As cherry blossoms sprout, hay fever sets in for endangered student population

Maximus Bean, Satire Co-Editor

As our student population enters into a strong, mask-free spring, dangerous outbreaks of “hay fever” threaten to undo all of the University’s years of progress on COVID. Hay fever, also known as “The Spring Sneezin” has symptoms similar to the common cold. It spreads by, as the name subtly implies, sneezing and coughing. However, while it would be assumed that our many battles with the pandemic would enable us to fight it as easily as a modern marine would dispatch of a 14th-century English peasant, that is not the case. COVID, like Carmen Sandiego and Waldo alike, has always slipped through our grasp. With the looming threat of hay fever, our bodies, minds and spirits may not be able to handle another semester masked up. 

Of course, these threats of instability have not gone unnoticed. Our valiant administration has privately organized a select group of individuals to take the new “Hay-O variant” to task, but instead of masking up again — which would cause untold amounts of student unrest — they decided on a different course of action. Starting the week of the first positive COVID case, everyone will have to wear paper bags on their heads. Due to the excessive PPE spending to provide now-unused masks and never-used hand sanitizer to students, the University ran out of alumni funds to afford anything else. 

“It’s for the best,” unintentional contributor Juffalo Bringman said. “We have no more money!

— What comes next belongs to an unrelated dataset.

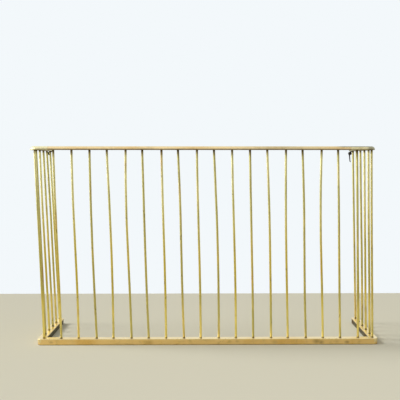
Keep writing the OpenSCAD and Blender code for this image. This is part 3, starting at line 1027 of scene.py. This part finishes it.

It’s the bare necessities I tell you!” After sneaking out from under his front porch, I got to hear more of his phone conversation from the comfort of his back patio. 

“Curse you, Coronavirus! One day, we’ll take you to task!” He added, shaking his fist at the sky. It’s safe to say that although mask mandates are winding down, we won’t be uncovered for long. If by some miracle nobody tests (or tests positive!) for hay fever, then we should all remain bare-faced in the most incredible (and controversial) fashion statement of 2022. Then again, when it comes to fashion, nothing says “cool” like a facemask of your own face. Those were good times, good times.